Can You Match Brando?
Although Tennessee Williams lived off and on in New Orleans, it wasn’t until 1962 that he finally bought a house there.
Long before, in 1947, Williams published a play about a streetcar that ran in New Orleans: A Streetcar Named Desire. The play won a Pulitzer Prize the year it appeared. In 1951, a nearly unknown actor named Marlon Brando became a star when he played the lead in the film version of Streetcar and almost won the Best Actor Oscar.
The most famous of several legendary Brando scenes in the film was the one in which he stood on a New Orleans sidewalk and screamed “Stella” to the top floor of his apartment building. Brando’s character — Stanley Kowalski — was in agony because his wife had temporarily left him, fleeing his violent behavior for the safety of the upstairs neighbor’s place. Brando’s famous scream lasted 8 seconds.
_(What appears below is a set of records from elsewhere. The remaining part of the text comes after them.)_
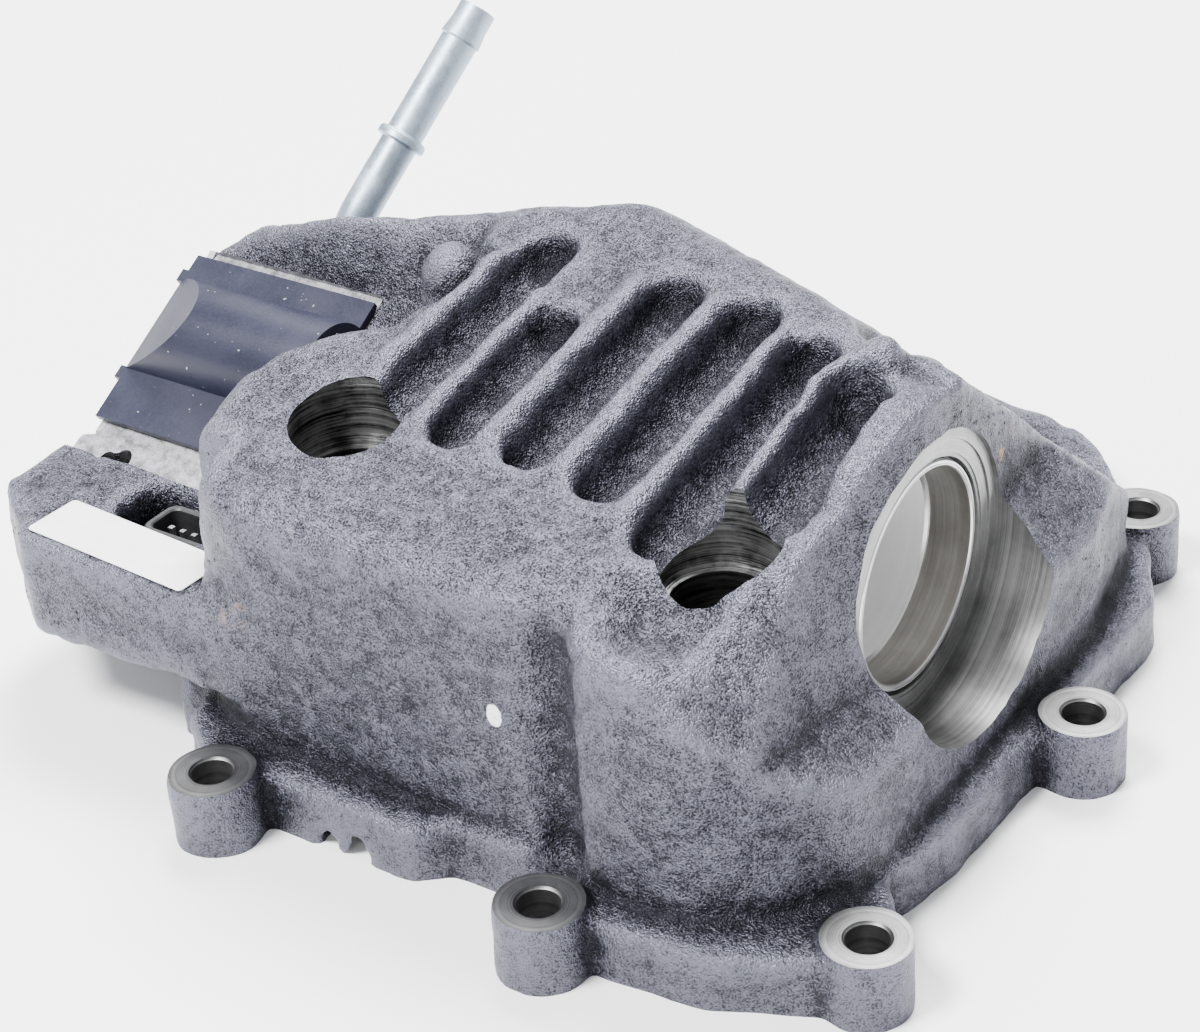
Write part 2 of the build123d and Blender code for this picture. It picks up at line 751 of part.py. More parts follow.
with BuildPart() as position_magnet:
    magnet_base = stem_radius + circlip_height + 0.8
    magnet_height = spring_room_radius - 0.6 - magnet_base
    magnet_plane = Plane(
        origin=(spring_plate_x, 0.0, axis_z), x_dir=(1, 0, 0),
        z_dir=(0, -sin(radians(pad_slope)), cos(radians(pad_slope))),
    )
    with BuildSketch(magnet_plane.offset(magnet_base)):
        with Locations((-magnet_depth / 2, 0.0)):
            Rectangle(magnet_depth, magnet_width)
    extrude(amount=magnet_height)

# Return spring, held between the plate and the end of its room
spring_start_x = spring_plate_x + spring_plate_thick + spring_wire / 2
spring_run = spring_wall_x - spring_wire / 2 - spring_start_x
spring_points = []
for step in range(spring_coils * spring_facets + 1):
    turned = 2 * pi * step / spring_facets
    spring_points.append((
        spring_start_x + spring_run * step / (spring_coils * spring_facets),
        spring_mean_radius * cos(turned),
        axis_z + spring_mean_radius * sin(turned),
    ))
with BuildPart() as return_spring:
    with BuildLine() as spring_line:
        Polyline(*spring_points)
    with BuildSketch(Plane(origin=spring_points[0], z_dir=Vector(*spring_points[1]) - Vector(*spring_points[0]))):
        RegularPolygon(spring_wire / 2, 8)
    sweep(path=spring_line.line, transition=Transition.RIGHT)

# Output gear pressed on the drive nut, which turns in its bush
nut_left_x = second_gear_x
with BuildPart() as output_gear:
    with BuildSketch(Plane.YZ.offset(second_gear_x)):
        with Locations(stem_centre):
            Polygon(*gear_outline(output_teeth, drive_module, idler_direction), align=None)
            Circle(journal_radius, mode=Mode.SUBTRACT)
    extrude(amount=second_face)

with BuildPart() as drive_nut:
    disc(stem_centre, journal_radius, nut_left_x, nut_end_x - nut_left_x)
    disc(stem_centre, collar_radius, second_gear_x + second_face, motor_x - 0.3 - second_gear_x - second_face)
    disc(stem_centre, stem_radius + running_gap, nut_left_x, nut_end_x - nut_left_x, mode=Mode.SUBTRACT)

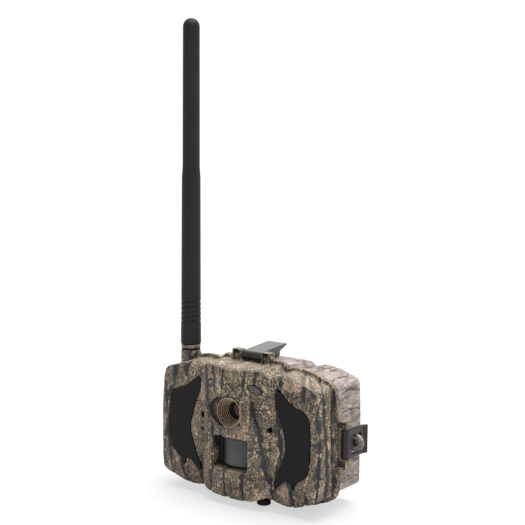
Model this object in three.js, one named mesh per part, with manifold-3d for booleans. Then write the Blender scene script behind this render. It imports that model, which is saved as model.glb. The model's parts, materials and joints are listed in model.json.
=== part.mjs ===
// Trail camera with a hinged front door, two draw latches and a whip antenna.
// Millimetres, +Z up, the lens looks along -Y. The origin is on the flat base pad under the rear case.
import * as THREE from "three";
import { mergeVertices } from "three/addons/utils/BufferGeometryUtils.js";
import Module from "manifold-3d";

const wasm = await Module();
wasm.setup();

// ---------------------------------------------------------------- driving dimensions

const GAP = 0.3; // clearance between pieces that touch
const WALL = 2.4; // moulded wall of both shells
const SEAM_Y = -10; // parting plane between the door and the rear case
const DOOR_Y = SEAM_Y - GAP; // rear face of the door
const WING_Y = -34; // flat front of the two side lobes
const NOSE_Y = -42.5; // foremost line of the centre lobe
const BACK_Y = 26; // back of the rear case
const CENTRE = { half: 31, crest: 25, top: 102, bottom: 4, shoulder: 6, bottomR: 70 };
const SIDE_LOBE = [
  [10, 12.2, 2],
  [46, 4.3, 8],
  [71, 14.5, 5],
  [73.4, 55, 14],
  [68.5, 92, 5],
  [40, 101, 8],
  [10, 91, 2],
]; // x, z and corner radius of one side lobe, seen from the front
const RIM = { out: 2.8, depth: 4 }; // raised rim round the back of the door
const REAR_INSET = 1.4; // how much smaller the rear case is than the door

const LENS = { z: 69, funnelR: 10.9, throatR: 6.5, rings: 8, ledge: 1.05, front: 42.6 };
const TONGUE = { x: 14.2, top: 78.6, bottom: 64.2, r: 4.4, frontY: -43.4 }; // raised lobe right of the lens
const RECESS = { x: -7.4, halfWidth: 12.8, halfHeight: 10.2, floorY: -37.2 };
const PIR = { z: 38.6, width: 30.3, height: 23.3, depth: 7.6, side: 3.6, sill: 1.6, head: 1 };
const SENSOR_Z = 87.7; // height of the light sensor and the indicator
const SENSOR_X = 20;
const PORTS = [
  [-31, 61, 2.2],
  [30.3, 59.5, 1.75],
  [-31.2, 50.3, 1.1],
]; // x, z and radius of the microphone and vent holes in the door
const ANTENNA = { x: -56, y: -18.6, baseR: 7.6, foot: 108.9, stepZ: 236, tipZ: 349, tipR: 6.15 };
const GRIP = { grooves: 5, z: 125.4, pitch: 3.7, depth: 0.5 }; // grooves round the foot of the whip
const COLLAR = { r: 7.4, bore: 3.5, z0: 105.9, z1: 108.6, bevel: 0.4 };
const HINGE = { x: -78, y: SEAM_Y, r: 2.6, pinR: 1.1 };
const SIDE_LATCH = { x: 76.5, y: -8.5, r: 3, z0: 42, z1: 62.4 };
const TOP_LATCH = { x: 1, y: -15.7, z: 106.6, r: 2.9, half: 8.5, earWidth: 8.4 };
const EYE = { x: 78.2, y: 0.9, z: 51.3, r: 6.2, thick: 3.8, holeR: 1.8 };
const PIN_CLEARANCE = 0.25;
const CELL = { r: 7.25, length: 50.5, z: 24 };
const PAD = { half: 30, y0: -9.6, y1: 24, top: 9 };
const TRIPOD = { y: 14, bore: 3.18, r: 4.2 };
const STRAP = { x: 36, width: 8, z0: 34, z1: 76, y: 33, slotHeight: 30, slotDepth: 4.6 };
const JACK = { x: 19.4, y: -26 };
const PANEL = { front: -13.3, back: -11.7 }; // the door's inner panel
const BOARD_Y = -17.8;
const LED = { x: 48.2, z: 35.5, pitchX: 5, pitchZ: 7, rows: 6, columns: 3, r: 1.9, front: -31, back: -29 };
const LED_BOARD = { inner: 38, width: 23, front: -29.4, back: -27.8, z0: 26, z1: 80 };

// ---------------------------------------------------------------- solids from three.js geometry

function solid(geometry) {
  const bare = geometry.index ? geometry.toNonIndexed() : geometry.clone();
  bare.deleteAttribute("normal");
  bare.deleteAttribute("uv");
  const merged = mergeVertices(bare, 1e-4);
  return new wasm.Manifold(
    new wasm.Mesh({
      numProp: 3,
      vertProperties: merged.attributes.position.array,
      triVerts: new Uint32Array(merged.index.array),
    }),
  );
}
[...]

Every year, Brando enthusiasts try to out-scream the master in New Orleans’ Jackson Square’s “Stella And Stanley Shouting Contest.” Those who want to compete can start signing up at 3:45 pm on March 25. The first 25 to sign up will get to scream. Women can yell either for Stanley or Stella. The yelling begins at 4:15 pm.
While all this yelling is going on, NOLA Project’s Cecile Monteyne will be portraying Stella on a balcony of Jackson Square.
The best yeller gets a prize.
A few years ago, I did a story in Lagniappe about Bay St. Louis, a little country town about 15 minutes out of Biloxi, Miss. It’s as nice a place as any to spend a weekend or a long afternoon. It’s a little artists’ colony with plenty of strong coffee and lots of home cooking. The graveyard in the oceanside getaway has stones dating from the 17th century.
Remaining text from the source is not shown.